- [STATED EXERCISE]:
Would you quote the material below from its first line through the line containing "groove_floor_diameter = 4.9", exactly and with both ends included?

#### DATASET RECORDS

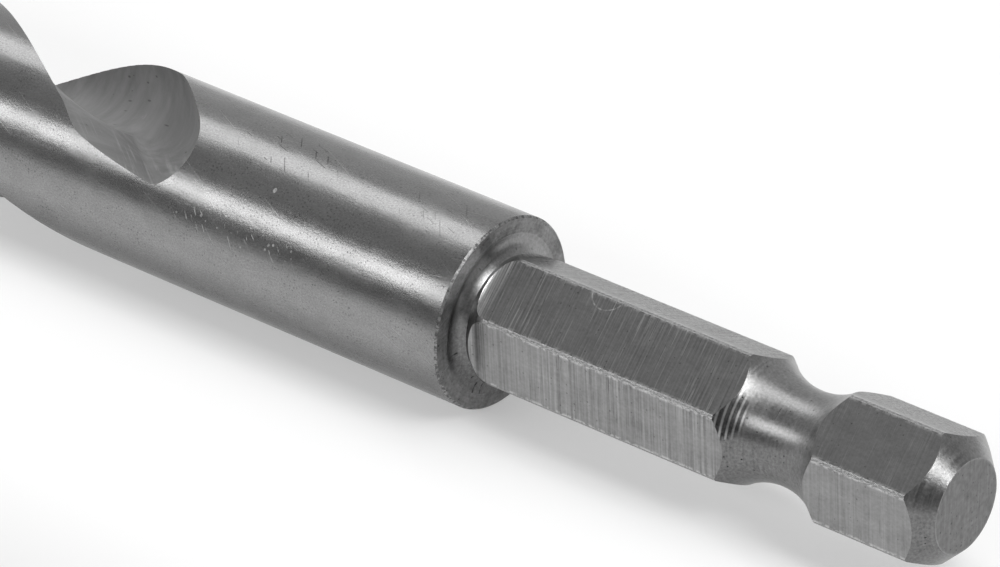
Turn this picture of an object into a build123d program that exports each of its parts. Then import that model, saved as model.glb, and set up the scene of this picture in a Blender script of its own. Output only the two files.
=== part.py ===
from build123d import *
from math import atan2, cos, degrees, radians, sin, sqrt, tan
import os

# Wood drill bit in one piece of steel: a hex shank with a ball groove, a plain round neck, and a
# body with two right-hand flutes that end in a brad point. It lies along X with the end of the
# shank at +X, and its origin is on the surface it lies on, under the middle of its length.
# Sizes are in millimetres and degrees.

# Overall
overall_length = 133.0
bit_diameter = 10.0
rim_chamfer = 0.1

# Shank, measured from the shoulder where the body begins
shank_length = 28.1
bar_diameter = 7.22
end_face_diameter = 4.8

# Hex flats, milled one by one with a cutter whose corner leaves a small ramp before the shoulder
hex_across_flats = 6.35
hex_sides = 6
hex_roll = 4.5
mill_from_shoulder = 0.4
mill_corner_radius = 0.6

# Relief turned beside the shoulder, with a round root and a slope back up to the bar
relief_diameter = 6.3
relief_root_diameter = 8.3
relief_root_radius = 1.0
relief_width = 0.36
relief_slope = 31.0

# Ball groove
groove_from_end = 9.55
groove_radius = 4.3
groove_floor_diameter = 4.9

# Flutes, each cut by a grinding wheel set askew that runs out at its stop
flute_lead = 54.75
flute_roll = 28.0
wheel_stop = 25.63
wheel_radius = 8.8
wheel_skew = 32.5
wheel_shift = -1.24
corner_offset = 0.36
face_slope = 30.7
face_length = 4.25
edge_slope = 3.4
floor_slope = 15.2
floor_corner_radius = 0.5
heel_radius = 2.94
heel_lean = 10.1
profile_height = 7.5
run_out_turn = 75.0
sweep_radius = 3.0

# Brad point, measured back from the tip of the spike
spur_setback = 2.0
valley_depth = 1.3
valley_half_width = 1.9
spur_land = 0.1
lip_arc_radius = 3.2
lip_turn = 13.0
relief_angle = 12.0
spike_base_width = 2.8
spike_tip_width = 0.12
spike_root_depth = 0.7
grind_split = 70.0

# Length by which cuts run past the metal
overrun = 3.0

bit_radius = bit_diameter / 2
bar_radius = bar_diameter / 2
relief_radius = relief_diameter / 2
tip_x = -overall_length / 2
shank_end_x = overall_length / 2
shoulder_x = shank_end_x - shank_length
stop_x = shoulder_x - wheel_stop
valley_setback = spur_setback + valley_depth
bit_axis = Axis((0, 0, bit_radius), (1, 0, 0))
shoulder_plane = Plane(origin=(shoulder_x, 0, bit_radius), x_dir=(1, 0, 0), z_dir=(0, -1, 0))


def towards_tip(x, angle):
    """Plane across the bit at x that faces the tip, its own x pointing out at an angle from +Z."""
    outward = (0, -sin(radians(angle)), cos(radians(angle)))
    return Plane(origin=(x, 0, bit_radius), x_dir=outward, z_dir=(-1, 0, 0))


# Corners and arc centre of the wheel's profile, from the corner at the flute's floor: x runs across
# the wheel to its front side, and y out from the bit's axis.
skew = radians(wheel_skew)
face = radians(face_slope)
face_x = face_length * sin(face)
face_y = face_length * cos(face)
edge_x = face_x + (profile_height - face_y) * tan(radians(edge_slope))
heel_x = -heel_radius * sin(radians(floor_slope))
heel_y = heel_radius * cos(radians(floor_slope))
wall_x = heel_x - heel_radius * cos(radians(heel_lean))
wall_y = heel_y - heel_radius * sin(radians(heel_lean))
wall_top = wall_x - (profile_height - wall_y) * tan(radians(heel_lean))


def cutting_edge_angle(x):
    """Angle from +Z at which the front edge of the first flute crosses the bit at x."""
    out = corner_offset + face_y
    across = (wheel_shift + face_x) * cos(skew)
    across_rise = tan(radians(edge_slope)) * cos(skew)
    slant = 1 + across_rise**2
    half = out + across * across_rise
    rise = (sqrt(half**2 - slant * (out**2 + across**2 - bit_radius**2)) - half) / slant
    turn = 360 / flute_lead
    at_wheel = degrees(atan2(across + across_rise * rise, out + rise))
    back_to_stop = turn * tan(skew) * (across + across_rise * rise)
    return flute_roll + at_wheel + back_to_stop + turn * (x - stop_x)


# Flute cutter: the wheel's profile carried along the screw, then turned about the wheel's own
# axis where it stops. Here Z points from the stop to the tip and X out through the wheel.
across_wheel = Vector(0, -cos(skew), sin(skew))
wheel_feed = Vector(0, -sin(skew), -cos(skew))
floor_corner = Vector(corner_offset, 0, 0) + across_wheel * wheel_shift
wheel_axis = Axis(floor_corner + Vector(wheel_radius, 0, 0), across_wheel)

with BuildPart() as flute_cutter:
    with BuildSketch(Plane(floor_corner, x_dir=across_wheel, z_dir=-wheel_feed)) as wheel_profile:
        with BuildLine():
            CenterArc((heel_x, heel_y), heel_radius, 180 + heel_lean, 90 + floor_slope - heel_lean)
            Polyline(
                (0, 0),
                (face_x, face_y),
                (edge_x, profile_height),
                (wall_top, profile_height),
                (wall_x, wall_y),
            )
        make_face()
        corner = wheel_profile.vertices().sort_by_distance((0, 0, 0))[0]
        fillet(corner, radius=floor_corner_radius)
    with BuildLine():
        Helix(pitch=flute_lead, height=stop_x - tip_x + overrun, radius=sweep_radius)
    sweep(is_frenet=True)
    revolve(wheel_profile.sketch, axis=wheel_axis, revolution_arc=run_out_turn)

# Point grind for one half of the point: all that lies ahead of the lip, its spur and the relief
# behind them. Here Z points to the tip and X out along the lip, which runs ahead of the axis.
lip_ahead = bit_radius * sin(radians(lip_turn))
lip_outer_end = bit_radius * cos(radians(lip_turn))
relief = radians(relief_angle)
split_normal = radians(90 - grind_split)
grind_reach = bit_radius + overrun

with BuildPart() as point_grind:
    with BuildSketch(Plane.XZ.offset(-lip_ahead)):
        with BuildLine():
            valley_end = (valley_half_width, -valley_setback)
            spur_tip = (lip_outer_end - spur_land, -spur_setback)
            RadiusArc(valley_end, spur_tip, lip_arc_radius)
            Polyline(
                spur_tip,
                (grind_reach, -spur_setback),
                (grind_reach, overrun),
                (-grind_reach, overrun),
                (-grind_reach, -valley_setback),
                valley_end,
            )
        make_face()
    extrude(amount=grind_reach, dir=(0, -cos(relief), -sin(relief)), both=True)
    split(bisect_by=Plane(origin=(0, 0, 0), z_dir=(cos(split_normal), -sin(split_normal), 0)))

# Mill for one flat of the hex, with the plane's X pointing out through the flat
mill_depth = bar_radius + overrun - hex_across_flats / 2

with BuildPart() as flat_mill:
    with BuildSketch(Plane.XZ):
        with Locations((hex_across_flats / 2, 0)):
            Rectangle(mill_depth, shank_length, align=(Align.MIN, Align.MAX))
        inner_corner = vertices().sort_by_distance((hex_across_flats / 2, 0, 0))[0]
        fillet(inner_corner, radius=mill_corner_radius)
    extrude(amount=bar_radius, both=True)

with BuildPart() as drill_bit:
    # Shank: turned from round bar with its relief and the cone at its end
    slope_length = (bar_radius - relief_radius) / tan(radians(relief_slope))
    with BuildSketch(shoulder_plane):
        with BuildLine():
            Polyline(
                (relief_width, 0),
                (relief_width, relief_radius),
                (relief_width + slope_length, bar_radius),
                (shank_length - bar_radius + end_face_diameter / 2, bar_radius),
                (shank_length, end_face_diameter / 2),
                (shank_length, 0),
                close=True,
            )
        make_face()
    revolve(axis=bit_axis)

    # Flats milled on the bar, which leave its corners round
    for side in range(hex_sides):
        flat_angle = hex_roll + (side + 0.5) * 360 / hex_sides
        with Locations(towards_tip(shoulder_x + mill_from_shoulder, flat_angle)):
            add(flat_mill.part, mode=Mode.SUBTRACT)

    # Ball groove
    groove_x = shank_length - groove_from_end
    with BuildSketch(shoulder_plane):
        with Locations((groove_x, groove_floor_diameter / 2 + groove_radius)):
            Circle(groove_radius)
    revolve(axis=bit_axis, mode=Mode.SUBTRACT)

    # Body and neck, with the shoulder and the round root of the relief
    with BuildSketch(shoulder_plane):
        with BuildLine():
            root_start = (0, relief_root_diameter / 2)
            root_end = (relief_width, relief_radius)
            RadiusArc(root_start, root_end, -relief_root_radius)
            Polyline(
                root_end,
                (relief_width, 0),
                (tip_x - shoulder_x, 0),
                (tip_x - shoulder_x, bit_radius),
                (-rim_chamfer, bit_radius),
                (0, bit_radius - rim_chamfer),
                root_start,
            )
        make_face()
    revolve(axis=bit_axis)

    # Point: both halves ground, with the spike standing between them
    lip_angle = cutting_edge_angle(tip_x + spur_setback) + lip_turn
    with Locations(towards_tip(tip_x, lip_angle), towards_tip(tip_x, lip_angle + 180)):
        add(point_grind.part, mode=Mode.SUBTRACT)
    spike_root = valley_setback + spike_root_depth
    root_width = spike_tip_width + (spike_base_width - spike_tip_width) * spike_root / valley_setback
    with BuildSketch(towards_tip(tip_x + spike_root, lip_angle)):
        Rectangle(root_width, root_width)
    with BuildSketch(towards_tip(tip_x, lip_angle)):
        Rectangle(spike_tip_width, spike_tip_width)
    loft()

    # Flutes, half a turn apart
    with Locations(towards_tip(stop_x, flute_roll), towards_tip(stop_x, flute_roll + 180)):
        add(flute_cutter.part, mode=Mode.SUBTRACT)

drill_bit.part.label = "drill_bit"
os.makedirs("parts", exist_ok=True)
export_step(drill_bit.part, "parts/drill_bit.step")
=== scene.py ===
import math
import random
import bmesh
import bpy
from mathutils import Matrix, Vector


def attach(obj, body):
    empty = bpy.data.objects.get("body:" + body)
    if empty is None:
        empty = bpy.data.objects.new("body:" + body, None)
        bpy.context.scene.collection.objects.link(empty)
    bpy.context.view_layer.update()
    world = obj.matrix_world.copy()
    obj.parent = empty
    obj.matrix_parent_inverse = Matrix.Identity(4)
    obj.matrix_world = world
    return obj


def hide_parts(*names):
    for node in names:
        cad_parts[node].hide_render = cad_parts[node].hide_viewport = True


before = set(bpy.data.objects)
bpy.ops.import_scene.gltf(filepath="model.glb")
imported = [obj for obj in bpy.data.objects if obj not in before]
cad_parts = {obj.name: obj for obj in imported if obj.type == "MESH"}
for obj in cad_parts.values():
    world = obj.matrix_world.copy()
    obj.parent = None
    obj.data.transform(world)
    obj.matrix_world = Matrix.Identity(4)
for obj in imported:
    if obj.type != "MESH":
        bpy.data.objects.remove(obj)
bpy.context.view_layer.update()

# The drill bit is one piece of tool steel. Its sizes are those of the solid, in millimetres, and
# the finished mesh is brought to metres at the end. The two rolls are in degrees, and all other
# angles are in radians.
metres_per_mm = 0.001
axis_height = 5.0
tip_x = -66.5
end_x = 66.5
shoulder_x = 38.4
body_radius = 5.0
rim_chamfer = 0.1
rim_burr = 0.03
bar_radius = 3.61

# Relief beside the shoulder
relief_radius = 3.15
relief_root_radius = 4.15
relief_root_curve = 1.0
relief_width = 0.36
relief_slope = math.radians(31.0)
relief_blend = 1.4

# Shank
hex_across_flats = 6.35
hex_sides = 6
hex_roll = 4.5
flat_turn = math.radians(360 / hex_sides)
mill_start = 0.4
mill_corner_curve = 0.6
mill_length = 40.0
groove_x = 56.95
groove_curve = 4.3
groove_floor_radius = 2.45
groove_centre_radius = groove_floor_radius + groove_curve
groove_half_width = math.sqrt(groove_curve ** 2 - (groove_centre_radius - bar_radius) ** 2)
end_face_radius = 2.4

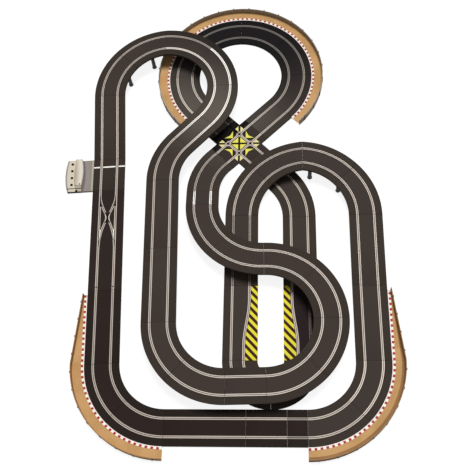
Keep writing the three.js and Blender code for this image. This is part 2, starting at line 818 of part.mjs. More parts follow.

########

- [FINAL RESULT]:
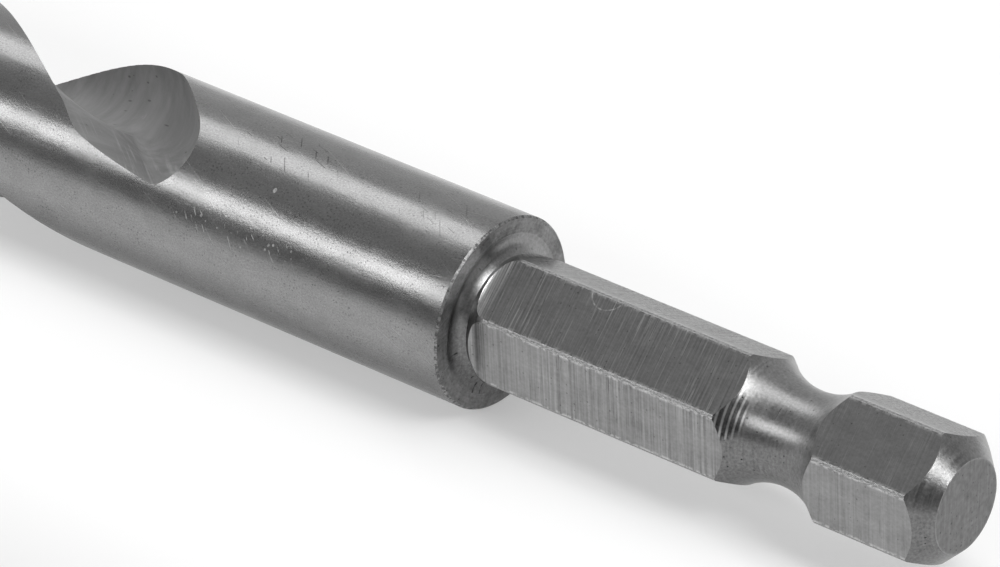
Turn this picture of an object into a build123d program that exports each of its parts. Then import that model, saved as model.glb, and set up the scene of this picture in a Blender script of its own. Output only the two files.
=== part.py ===
from build123d import *
from math import atan2, cos, degrees, radians, sin, sqrt, tan
import os

# Wood drill bit in one piece of steel: a hex shank with a ball groove, a plain round neck, and a
# body with two right-hand flutes that end in a brad point. It lies along X with the end of the
# shank at +X, and its origin is on the surface it lies on, under the middle of its length.
# Sizes are in millimetres and degrees.

# Overall
overall_length = 133.0
bit_diameter = 10.0
rim_chamfer = 0.1

# Shank, measured from the shoulder where the body begins
shank_length = 28.1
bar_diameter = 7.22
end_face_diameter = 4.8

# Hex flats, milled one by one with a cutter whose corner leaves a small ramp before the shoulder
hex_across_flats = 6.35
hex_sides = 6
hex_roll = 4.5
mill_from_shoulder = 0.4
mill_corner_radius = 0.6

# Relief turned beside the shoulder, with a round root and a slope back up to the bar
relief_diameter = 6.3
relief_root_diameter = 8.3
relief_root_radius = 1.0
relief_width = 0.36
relief_slope = 31.0

# Ball groove
groove_from_end = 9.55
groove_radius = 4.3
groove_floor_diameter = 4.9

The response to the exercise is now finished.